Instead of looking for a shortcut, look at your voice. Look at the way you put the words together. You will find sentences and phrases that please you but you will also find ones that do not. You have analyzed others now turn that same skill on yourself. The words that work are your strengths. The ones that do not are your weaknesses. Every writer has these. If you have a hundred books to your credit there is still more you can do. If you have none to your credit, the same is true.
It is not another writer’s voice that will take you to the top but your own. Your own when it is honed, when you have looked at your work and labored to give birth to your book your way, when you have polished the rough after hours of deleting and rewriting, then you will have that magic road to success. If there is a shortcut, it is rare often not a shortcut at all for the person who seems to possess it. How many stories have you heard about the ‘overnight success’ who is later discovered to have paid dues working at his craft, failing and trying again and again? Writing is work, as much inside the story itself as inside the writer. It is always your choice which path you choose to become the absolute best you can be.
Writer’s Tip 8: Creating a series I am often asked how I create a series. I am not really sure there is a single answer for this question. I have planned two series in my career and had more than that many grow out of the strength and appeal of a secondary character. I have also had a number of series within a series occur. But no matter how a series starts it should have a few basic elements to make it more memorable for the reader.
First, each book should contain enough detail that a reader can read the story without having a previous book beside them as they read in order to understand the list of characters, the geographic location or the history of the current story. In short, every book in a series should be able to stand alone.
This automatically brings up a big problem–Acquainting the new reader with the characters of the series without driving the recurring reader nuts with boredom as you, the writer, repeats information already stated. One way to avoid this issue is to make sure that the necessary repetition is delivered in a new way.
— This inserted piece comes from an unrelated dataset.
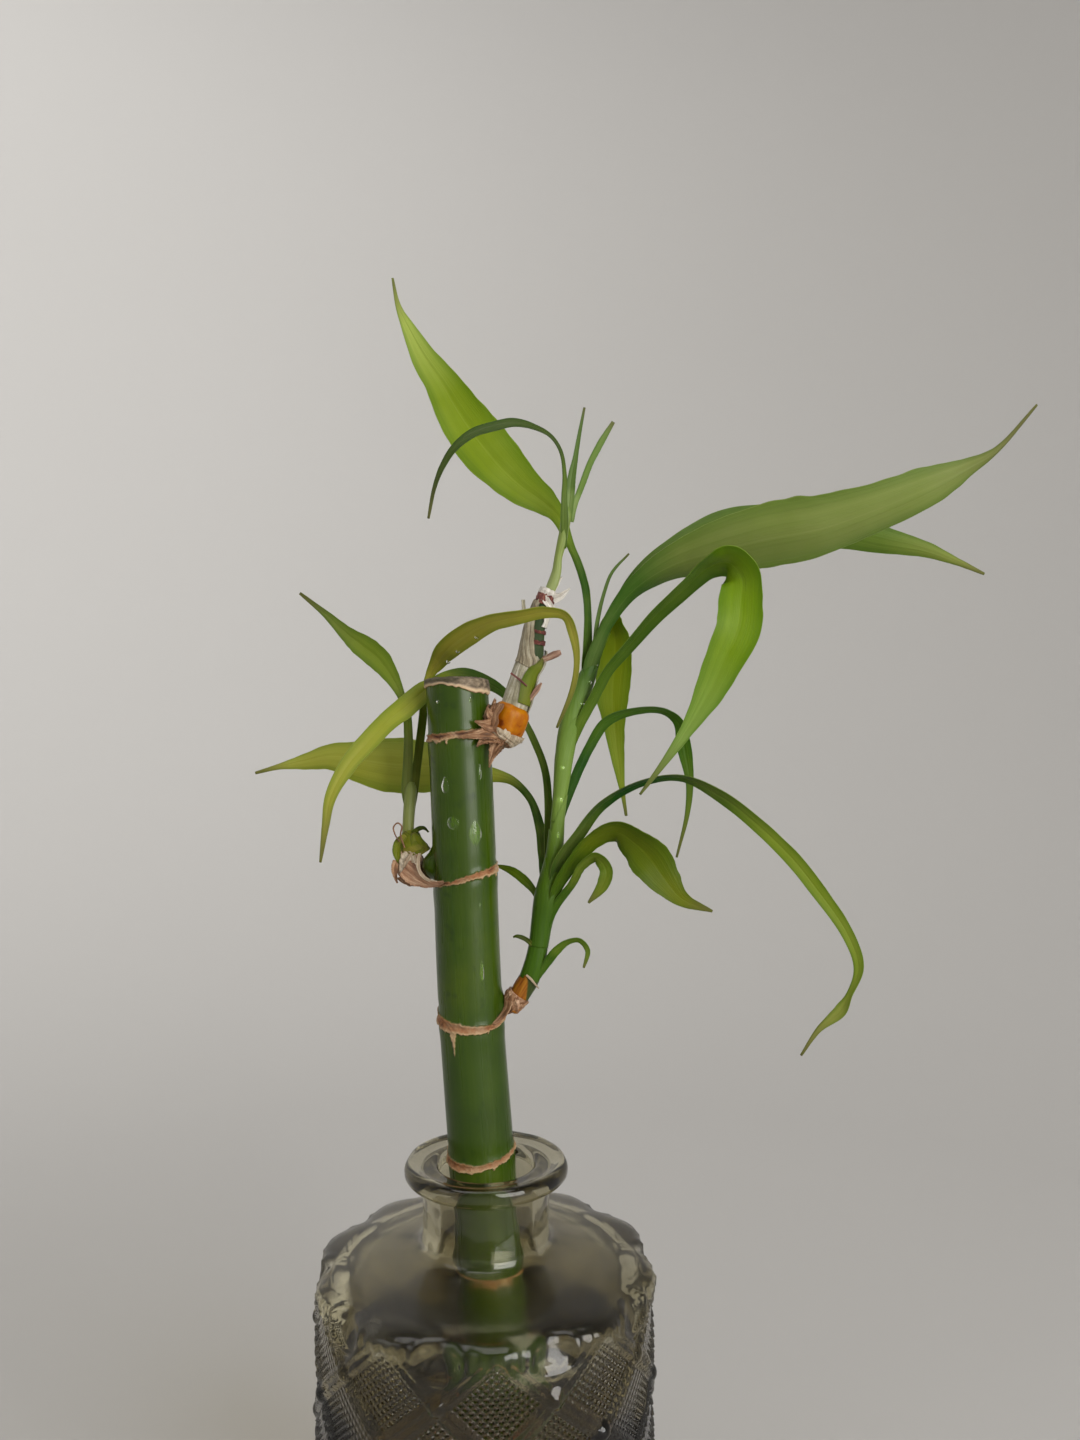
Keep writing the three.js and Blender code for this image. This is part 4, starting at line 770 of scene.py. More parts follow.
def grow_stem(name, replaced, stations, material, rows=160, columns=36):
    """A stem with its place along it from 0 at the foot to 1 at the top."""
    share = shares(rows)
    around = circle(columns)
    thing = skin(name, tube(stations, rows, columns, 0.05 * ragged(around + 0.5 * share, 2, 2, 7)), material,
                 uv=tube_uv(stations, rows, columns), along=share)
    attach(thing, "root")
    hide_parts(replaced)


left_green = stem_skin("left_stem_skin", [(0.0, (128, 130, 62)), (0.5, (136, 144, 84)),
                                          (1.0, (112, 124, 62))])
top_green = stem_skin("top_stem_skin", [(0.0, (150, 160, 108)), (0.45, (138, 152, 84)),
                                        (1.0, (112, 134, 66))])
right_green = stem_skin("right_stem_skin", [(0.0, (64, 96, 12)), (0.2, (63, 92, 10)), (0.36, (80, 108, 26)),
                                            (0.52, (120, 146, 66)), (0.76, (108, 136, 58)),
                                            (0.92, (72, 104, 40))])
grow_stem("left_shoot_stem", "left_stem", LEFT_STEM, left_green)
grow_stem("top_shoot_stem", "top_stem", TOP_STEM, top_green)
grow_stem("right_shoot_stem", "right_stem", RIGHT_STEM, right_green, rows=240, columns=48)


# ---- The leaves -----------------------------------------------------------------------------
# Thin strap leaves that arch out of the shoots, narrow at the foot, widest past the middle and
# drawn out to a fine dry tip. Each is one blade with a shallow rib, close parallel veins and a
# pale edge, and its own green, from dark to nearly yellow.

COARSE_GRID, FINE_GRID = (120, 19), (200, 25)      # rows and columns of a short and a long blade
RIB_THICKNESS, EDGE_THICKNESS = 0.55, 0.2


def leaf_skin(name, foot, blade, tip, pale, reach=0.32):
    """A leaf's skin: its colour runs from foot to blade, which starts at share reach, and to the
    tip, with darker bands between broad veins, fine veins that meet at the tip, painted shade
    towards both edges, a lighter rib and edge, and a dry brown point."""
    material, tree, shader = new_material(name, Roughness=0.42, Specular_IOR_Level=0.16,
                                          Subsurface_Weight=0.15, Subsurface_Scale=0.002,
                                          Subsurface_Radius=(0.6, 1.0, 0.25))
    along, across = field(tree, "along"), maths("ABSOLUTE", field(tree, "across"))
    fine, broad = fibrous(tree, 0.16, 60.0), fibrous(tree, 0.8, 110.0)
    green = ramp(along, [(0.75 * reach, fresh(*foot)), (reach, fresh(*blade)),
                         (0.74, fresh(*blade)), (0.97, fresh(*tip))])
    green = over(green, fresh(*pale), ranged(noise(tree, 55.0, 3.0), 0.42, 0.7), 0.3)
    green = over(green, (0.62, 0.72, 0.45, 1), broad, 0.46, "MULTIPLY")
    green = over(green, (0.72, 0.8, 0.55, 1), fine, 0.3, "MULTIPLY")
    # Painted shade: darker towards both edges, for the light that shines brighter through the leaf's middle.
    green = over(green, (0.46, 0.6, 0.36, 1), ranged(across, 0.5, 0.98), 0.75, "MULTIPLY")
    rib, rim = ranged(across, 0.06, 0.0), ranged(across, 0.965, 0.99)
    light = maths("MAXIMUM", maths("MULTIPLY", rib, 0.1), maths("MULTIPLY", rim, 0.2))
    green = over(green, colour(*pale, 1.2), light)
    feed(shader, Base_Color=over(green, colour(88, 84, 44), ranged(along, 0.9, 0.985), 0.8),
         Roughness=maths("MULTIPLY_ADD", broad, 0.14, 0.36),
         Normal=bump(weighed(broad, fine, 0.6), 0.4, 0.0003))
    return material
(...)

For instance, don’t exactly describe a recurring character using the same words in book one as in book two or three. Be creative, no pun intended. If the man has black as a raven wing hair in book one, try ebony in book two and silky black in book three.
The next element needed is remembering what the personalities and locations are. Don’t change a woman who is a kind and sweet into an abrasive go getter without explaining the change. Equally don’t create a town with a town square and forget you had one in the next book. Keep a list of descriptions, characteristics for each character and, if necessary, make a geographic profile for your settings. Accuracy is important.
Finally, pay attention to your plot. Don’t recreate the first plot with different names in the second book, or the third or fourth. New book. New plot.
Writer’s Tip 7: Secondary characters Secondary characters are essential to every story, however a writer needs to pay close attention to the development of these characters. Some generate such interest and intensity that it is easy for them to take over the top spot reserved for the lead characters. Or the reverse can happen. The writer doesn’t create enough background, give enough information that the reader just loses interest and wonders why the character was included at all.
Writing secondary characters is really a balancing act to satisfy the needs of the story you are trying to tell and the depth the writer feels is necessary to make that character real for the reader. As far as I know there are no rules for balance. Each writer must fulfill his or her own vision of the story. However, when I write, I look at my tale during the rewrite process and pay attention to those characters I want to stand out the most. If I find that a secondary has more importance in my mind, it is almost a sure bet the same will hold true for the reader.
If this happens, I consider the possibility of a series with the next book playing off the secondary who is so strong. If this feels right, then I will lay the ground work in the first book for the new book.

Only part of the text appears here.